= Snake Valley Astronomical Association =

Australian astronomy association

The Emblem of the SVAA

The Snake Valley Astronomical Association (SVAA) is an amateur astronomy club based in Snake Valley, Victoria, Australia. Established in 2005, membership of the SVAA is open to people with an interest in any form of astronomy. As of June 2011 the SVAA has around 30 members.

==History==
The original idea to create the SVAA was first discussed by three Snake Valley residents (Ken James, David Johnson, Anthony Baker) and the Shire Mayor (Lysette Ashford) at the 1st Snake Valley Astronomy Camp in 2005. This idea came about due to the dark sky at Snake Valley and the amount of interest shown by attendees at the Astronomy Camp. A public meeting was called in the Snake Valley Hall late in 2005 to investigate interest in the establishment of a club. Twelve people attended that event, and it was decided to go ahead. The first official meeting was held at the Snake Valley Recreation Reserve with 15 people in attendance.

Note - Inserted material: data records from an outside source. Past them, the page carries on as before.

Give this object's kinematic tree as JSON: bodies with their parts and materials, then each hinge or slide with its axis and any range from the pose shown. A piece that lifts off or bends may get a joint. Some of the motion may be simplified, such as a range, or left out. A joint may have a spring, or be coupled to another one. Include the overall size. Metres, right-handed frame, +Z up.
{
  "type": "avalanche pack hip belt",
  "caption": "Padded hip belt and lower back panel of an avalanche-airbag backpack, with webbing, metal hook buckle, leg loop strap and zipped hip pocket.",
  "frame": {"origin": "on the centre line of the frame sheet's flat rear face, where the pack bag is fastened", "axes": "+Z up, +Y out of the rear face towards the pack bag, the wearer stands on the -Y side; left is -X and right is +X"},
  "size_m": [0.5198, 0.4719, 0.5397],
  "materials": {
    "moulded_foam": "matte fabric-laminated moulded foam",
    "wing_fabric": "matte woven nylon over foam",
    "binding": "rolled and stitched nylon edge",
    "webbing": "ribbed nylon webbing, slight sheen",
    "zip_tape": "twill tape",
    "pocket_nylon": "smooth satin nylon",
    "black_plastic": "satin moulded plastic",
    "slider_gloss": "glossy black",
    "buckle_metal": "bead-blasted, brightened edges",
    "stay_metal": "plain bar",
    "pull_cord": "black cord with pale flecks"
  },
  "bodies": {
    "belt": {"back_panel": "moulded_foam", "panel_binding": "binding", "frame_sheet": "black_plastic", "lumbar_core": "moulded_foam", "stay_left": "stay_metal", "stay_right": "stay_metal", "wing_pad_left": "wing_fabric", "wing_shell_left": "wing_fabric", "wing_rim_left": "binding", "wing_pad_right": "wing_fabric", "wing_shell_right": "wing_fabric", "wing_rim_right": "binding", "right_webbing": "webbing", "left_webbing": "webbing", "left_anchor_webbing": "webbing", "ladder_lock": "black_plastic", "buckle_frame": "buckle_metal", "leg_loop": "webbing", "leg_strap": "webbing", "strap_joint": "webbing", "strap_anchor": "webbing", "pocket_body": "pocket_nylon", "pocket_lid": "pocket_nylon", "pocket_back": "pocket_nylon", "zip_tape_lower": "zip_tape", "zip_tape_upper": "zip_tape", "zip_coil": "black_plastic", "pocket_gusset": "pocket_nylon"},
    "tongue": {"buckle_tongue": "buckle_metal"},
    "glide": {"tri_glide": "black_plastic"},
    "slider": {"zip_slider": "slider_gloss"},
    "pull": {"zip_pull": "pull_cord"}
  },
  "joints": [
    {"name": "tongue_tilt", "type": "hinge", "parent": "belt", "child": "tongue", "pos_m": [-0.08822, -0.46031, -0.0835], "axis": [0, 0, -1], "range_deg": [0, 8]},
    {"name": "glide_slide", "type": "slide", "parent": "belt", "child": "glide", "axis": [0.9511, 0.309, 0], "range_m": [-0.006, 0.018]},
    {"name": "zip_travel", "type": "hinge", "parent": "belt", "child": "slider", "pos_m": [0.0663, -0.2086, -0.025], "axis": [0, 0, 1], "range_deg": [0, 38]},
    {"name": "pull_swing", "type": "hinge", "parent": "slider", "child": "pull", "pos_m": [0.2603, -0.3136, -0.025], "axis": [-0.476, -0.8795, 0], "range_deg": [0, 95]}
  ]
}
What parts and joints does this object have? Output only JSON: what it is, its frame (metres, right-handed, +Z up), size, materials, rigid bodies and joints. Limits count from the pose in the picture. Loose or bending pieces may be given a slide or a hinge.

The first Clubroom/Observing location was at the Recreation reserve in 2006 and was 'home' for the next two years. Then in 2008, member Ken James granted the club the use of 3 acres of his property as a Club managed location. A large donation from member Hoerst Bonkhe was forwarded to Mr. James to go towards the construction of a Club meeting room and the possibility of a future Observatory with the stipulation that the Club Room be made available for club members use whilst Mr. James owns the property.
Construction of a Clubroom started immediately in 2008 and the Observatory commenced early in 2016 (Construction of both is now finished). During this time many other donations of Astronomy books, Telescopes, and accessories have built up into a lending library for members.

In 2015 Snake Valley was denoted gold status by the Australian Dark Sky Register.

==Activities==
The SVAA holds monthly meetings, which are open to the public. The club also holds astronomy classes. Members occasionally do talks and demonstrations for local primary schools, high schools, and other groups. SVAA also runs 2 day basic astronomy competency courses suitable for 'Scouts Australia Astronomer Badge' and other groups.

==Branches of astronomy==
Members of the SVAA are involved in a variety of interests within astronomy:
- Visual - Many members do Visual work, which involves observing with Eyepieces.
- Imaging - Members also do Astrophotography using Digital Cameras, CCD Imagers, and webcams.
- Video Astronomy - Some members do Live 'Video Astronomy' of Solar System and Deep Space Objects.
- Live Broadcasting - Some members also do 'Live' broadcasts of their Video Astronomy on the Internet.
- Radio Astronomy - is a branch of Astronomy the club is about to move into.